O pacificador manda recados para a extrema direita. Por Moisés Mendes

ministro José Mucio sério, falando e gesticulando
O ministro José Mucio – Reprodução/TV Cultura

Por mais denso e grave que seja o tema, há sempre uma certa candura nas falas do ministro José Mucio. Como aconteceu na desastrosa entrevista ao Roda Viva, quando, entre outros momentos ruins, foi perguntado se teve mesmo parentes acampados nos quartéis.

No tom de quem fala das preferências de familiares pelas coisas mais singelas, o ministro da Defesa respondeu assim ao tratar dos acampamentos e confirmar o que havia dito em janeiro de 2023:

“Tinha muita gente. Tinha irmão que gostava de ir pra frente do quartel e outros parentes, mas passou”.

A novidade foi o irmão. O ministro deu um ar de inocência ao fato de que esse irmão gostava de ir pra frente do quartel. Se ia, era porque gostava, como quem gosta de ir ao cinema. E, se gostava, era porque convivia com outros golpistas.

O negociador convocado por Lula para acalmar os quartéis e os generais de pijama teve um irmão e outros parentes frequentando acampamentos. Não se sabe se como acampados ou apenas como visitantes que se se sentiam bem andando por ali. Gostavam e pronto, e gosto não se discute.

Mucio também disse que “gente de todo o tipo” frequentava os acampamentos. E classificou os frequentadores como inocentes, apenas baderneiros e baderneiros profissionais que foram só para quebrar alguma coisa. Mas tem dúvida se pretendiam derrubar o governo que ele deve defender.

E admitiu: “As figuras que organizaram aquilo, que idealizaram, no dia não apareceram”. Mas, mesmo assim, mesmo admitindo que existiam organizadores da invasão, também tem dúvidas se aquilo foi uma tentativa de golpe.

É o que temos. Um ministro com fama de apaziguador, considerado fiel a Lula, dizendo que o irmão era frequentador dos acampamentos do golpe e, o que mais surpreendeu, exaltando Bolsonaro como interessado em mediar conversas com os chefes militares.

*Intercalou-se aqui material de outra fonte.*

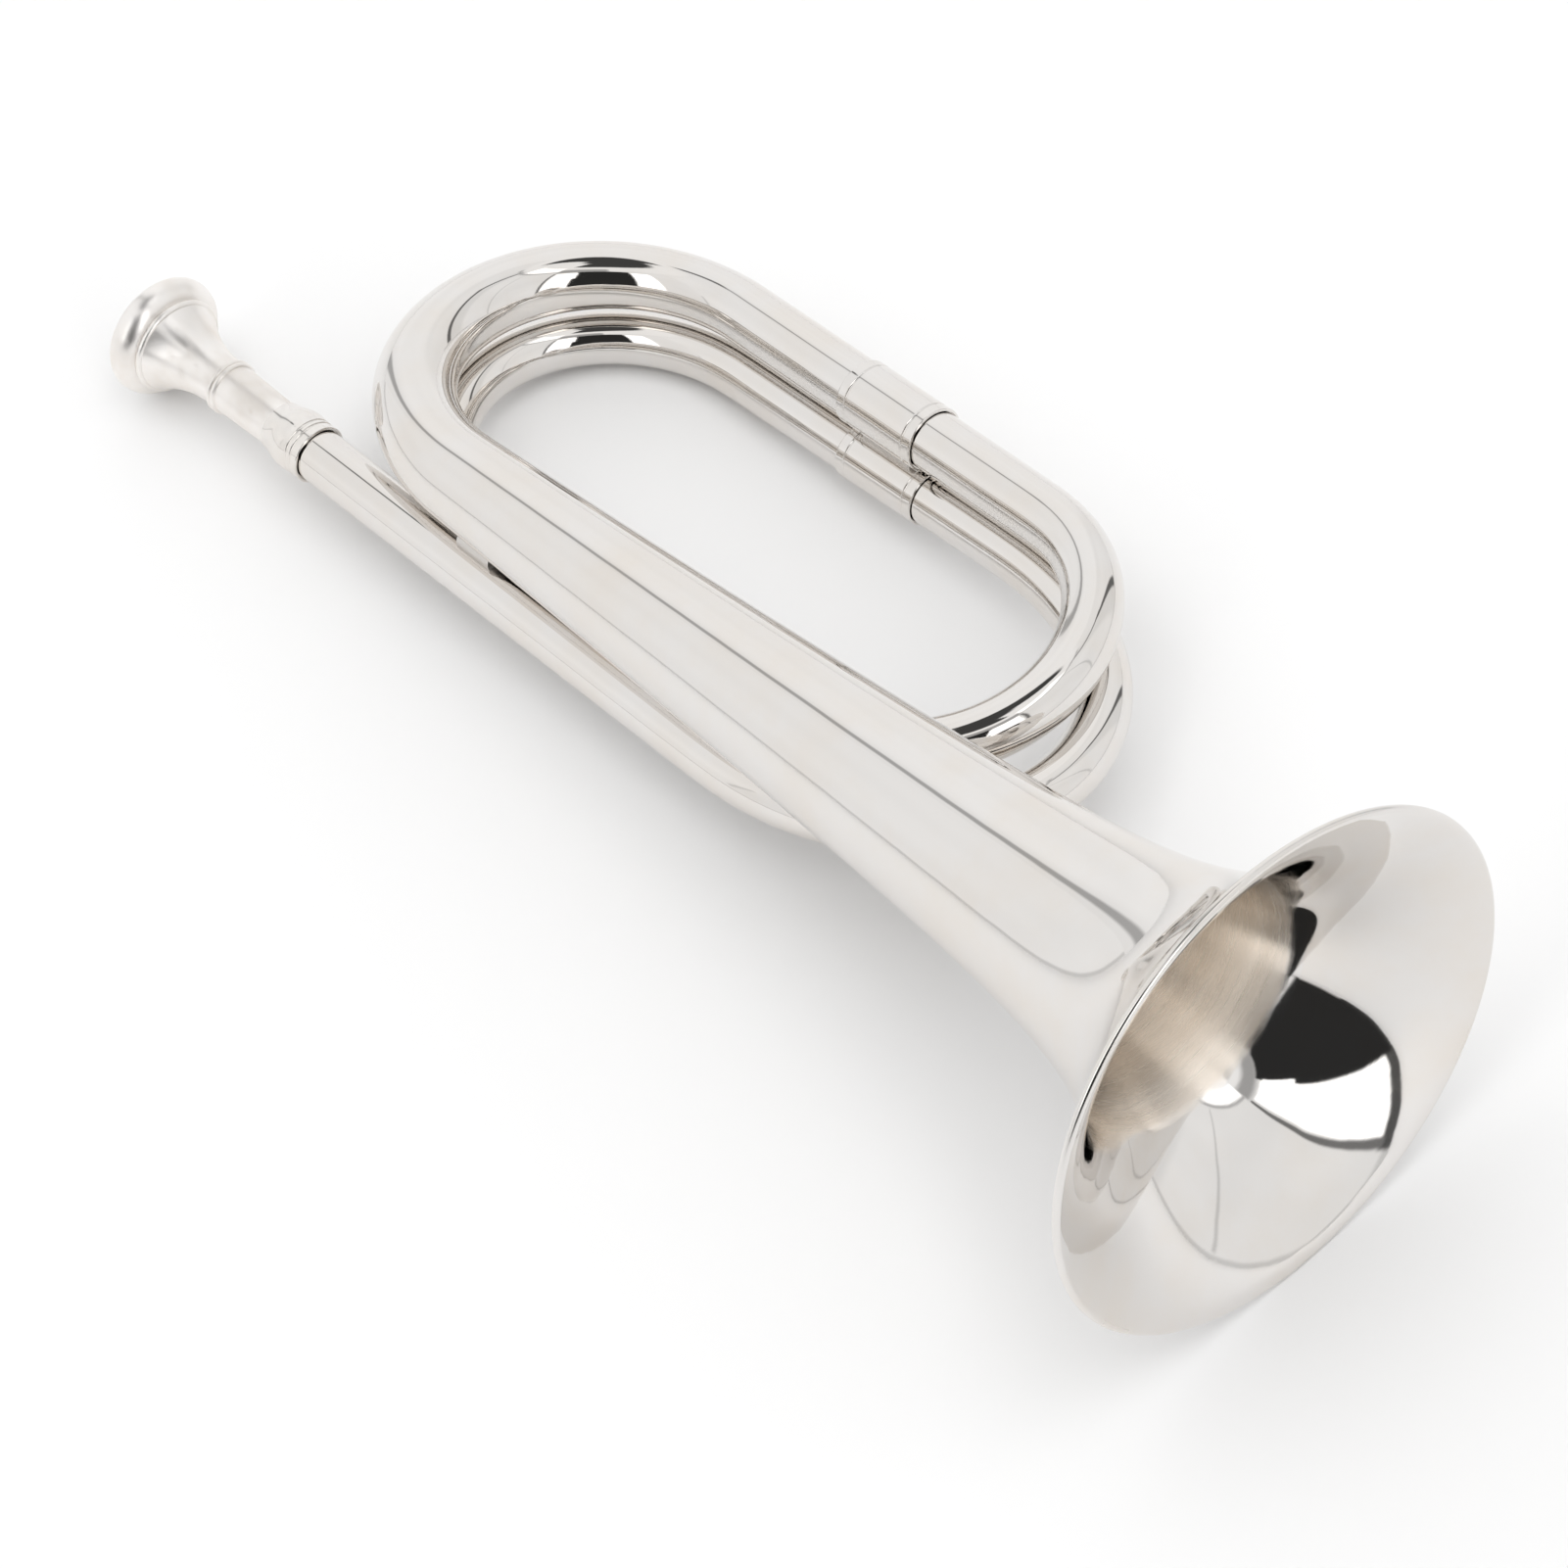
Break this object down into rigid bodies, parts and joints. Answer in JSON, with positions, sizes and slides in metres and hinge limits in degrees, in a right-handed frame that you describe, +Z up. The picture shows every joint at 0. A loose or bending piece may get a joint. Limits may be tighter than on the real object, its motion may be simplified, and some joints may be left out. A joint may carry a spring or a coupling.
{
  "type": "cavalry bugle",
  "caption": "Valveless brass horn wound twice into a flat oblong coil, with a flared bell, soldered ferrules, a leadpipe and a removable cup mouthpiece.",
  "frame": {"origin": "centre of the horn's bounding box in X and Y, on the plane that it lies on", "axes": "+X towards the bell's mouth, -X towards the mouthpiece, +Y towards the far legs of the coil, +Z up from the plane that it rests on"},
  "size_m": [0.3302, 0.1367, 0.1095],
  "materials": {
    "plate": "nickel-plated, mirror polished",
    "mouthpiece_plate": "nickel-plated, fine-turned and slightly satin",
    "solder": "soft solder, dull"
  },
  "bodies": {
    "horn": {"bell": "plate", "rim_wire": "plate", "upper_sleeve": "plate", "upper_right_bow": "plate", "hidden_sleeve": "plate", "lower_left_bow": "plate", "lower_sleeve": "plate", "leadpipe": "plate", "receiver": "plate", "sleeve_solder": "solder", "near_leg_solder": "solder", "hidden_sleeve_solder": "solder", "leadpipe_solder_front": "solder", "leadpipe_solder_rear": "solder"},
    "mouthpiece_body": {"mouthpiece": "mouthpiece_plate"}
  },
  "joints": [
    {"name": "mouthpiece_slide", "type": "slide", "parent": "horn", "child": "mouthpiece_body", "axis": [-0.9992, -0.0126, -0.0373], "range_m": [0, 0.03]}
  ]
}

Foi quando disse que, já como escolhido por Lula para a Defesa, teve a ajuda do chefe do golpe para chegar com jeito, em dezembro de 2022, aos chefes das três armas para fazer a transição. Só um deles, o então chefe da Marinha, almirante Almir Garnier, se recusou a recebê-lo.

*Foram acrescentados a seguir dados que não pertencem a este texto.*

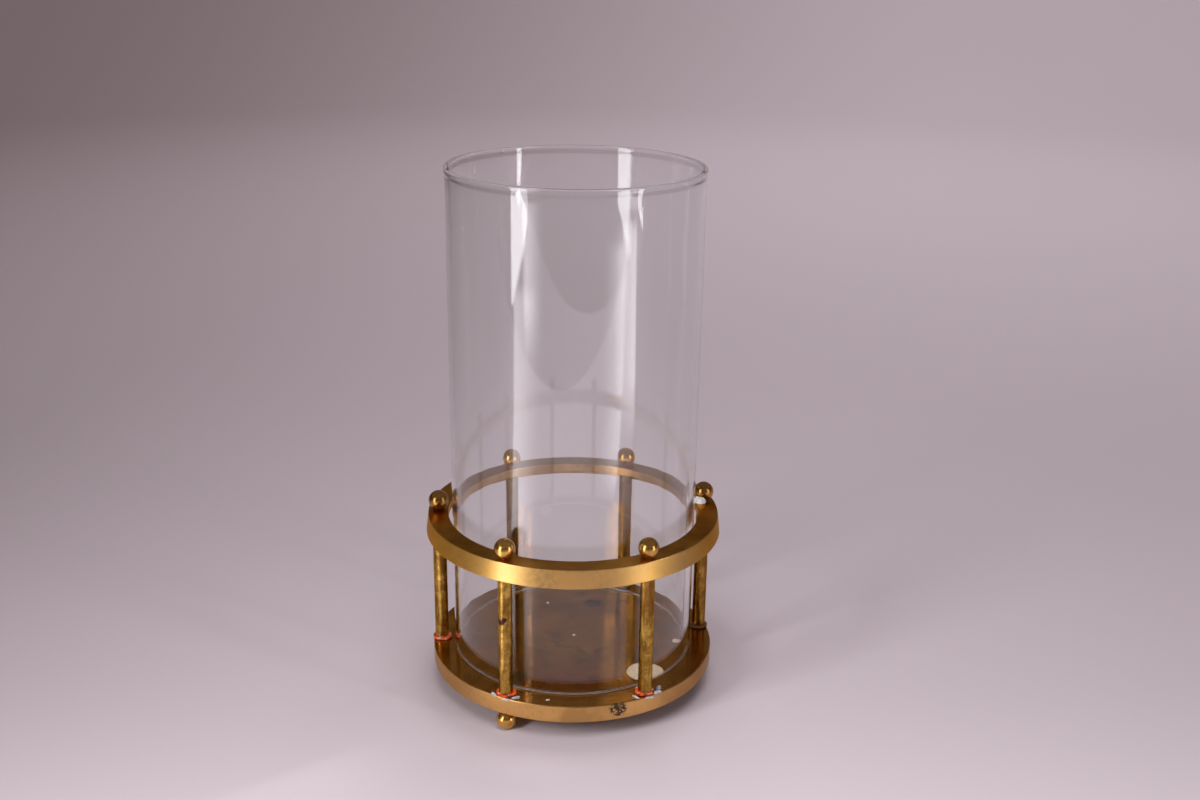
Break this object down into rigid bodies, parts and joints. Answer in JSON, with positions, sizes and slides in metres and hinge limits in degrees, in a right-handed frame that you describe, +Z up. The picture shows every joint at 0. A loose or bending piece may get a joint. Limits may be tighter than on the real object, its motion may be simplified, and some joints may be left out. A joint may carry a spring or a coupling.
{
  "type": "storm glass",
  "caption": "Open glass cylinder that shelters a candle, standing loose on a flat round base on ball feet, kept upright by a skirted ring on slim pillars, each capped by a ball.",
  "frame": {"origin": "on the floor, under the middle of the base disc", "axes": "+Z up, along the axis of the glass; -Y towards the front, where two pillars face the viewer; +X to the viewer's right"},
  "size_m": [0.1514, 0.1514, 0.27],
  "materials": {
    "brass_base": "polished and darkened with age on top, satin gold on the edge",
    "brass_ring": "satin gold outside, darkened on top and inside",
    "brass_rod": "mottled with age",
    "brass_ball": "polished, lightly tarnished",
    "brass_fastener": "as turned",
    "fibre": "red vulcanised fibre, worn edges",
    "clear_glass": "clear, fire-polished rim"
  },
  "bodies": {
    "cage": {"base_disc": "brass_base", "top_ring": "brass_ring", "pillar_1": "brass_rod", "pillar_2": "brass_rod", "pillar_3": "brass_rod", "pillar_4": "brass_rod", "pillar_5": "brass_rod", "pillar_6": "brass_rod", "ball_finial_1": "brass_ball", "ball_finial_2": "brass_ball", "ball_finial_3": "brass_ball", "ball_finial_4": "brass_ball", "ball_finial_5": "brass_ball", "ball_finial_6": "brass_ball", "upper_stud_1": "brass_fastener", "upper_stud_2": "brass_fastener", "upper_stud_3": "brass_fastener", "upper_stud_4": "brass_fastener", "upper_stud_5": "brass_fastener", "upper_stud_6": "brass_fastener", "washer_1": "fibre", "washer_2": "fibre", "washer_3": "fibre", "washer_4": "fibre", "washer_5": "fibre", "washer_6": "fibre", "ball_foot_1": "brass_ball", "ball_foot_2": "brass_ball", "ball_foot_3": "brass_ball", "foot_stud_1": "brass_fastener", "foot_stud_2": "brass_fastener", "foot_stud_3": "brass_fastener", "base_screw_1": "brass_fastener", "base_screw_2": "brass_fastener", "base_screw_3": "brass_fastener"},
    "glass": {"glass_chimney": "clear_glass"}
  },
  "joints": [
    {"name": "glass_lift", "type": "slide", "parent": "cage", "child": "glass", "axis": [0, 0, 1], "range_m": [0, 0.11]}
  ]
}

Mucio tinha um irmão golpista, procurou o líder golpista e foi esnobado por um dos chefes militares golpistas. E assim chegou até aqui, como fiel a Lula, repetindo um mantra no Roda Viva, como se fosse um Paulo Coelho chamado por Lula para a pacificação: “Sou um homem refém e escravo da gratidão”.

O que ele pode ter dito é que Lula, e não só ele, também é devedor de gratidão. Mucio também acha que os manés são apenas manés, que ninguém estava armado, que umas velhinhas invadiram Brasília e que é preciso dosar de novo as penas impostas a alguns deles.

O pior foi que Mucio largou uma bola nas costas de Lula, ao elevar Bolsonaro à condição de mediador de conversas com os generais, quando já se sabia quem havia participado da tentativa de golpe.

Por maior que seja seu esforço para se reafirmar como conciliador, não há como considerar razoável a sua fala, certamente bem planejada, para que Bolsonaro tenha um álibi poderoso como um democrata em busca da paz.

Qualquer aprendiz de golpismo sabe que Bolsonaro e muitos militares, incluindo Braga Netto, que está preso, só se recolheram quando se deram conta de que o golpe não daria certo.

O Bolsonaro que propicia o encontro de Mucio com os generais é um perdedor em busca de atenuantes. Mucio ofereceu, com acenos variados à direita bolsonarista, a passada de pano que o golpismo mais esperava.

No fim da frase em que admite que um irmão era golpista, o que não é incomum nas famílias brasileiras, o ministro afirmou, como se estivesse suspirando: “Mas passou”.

José Mucio sabe, pelo que disse no Roda Viva, que não passou. E sabe que o irmão dele também sabe.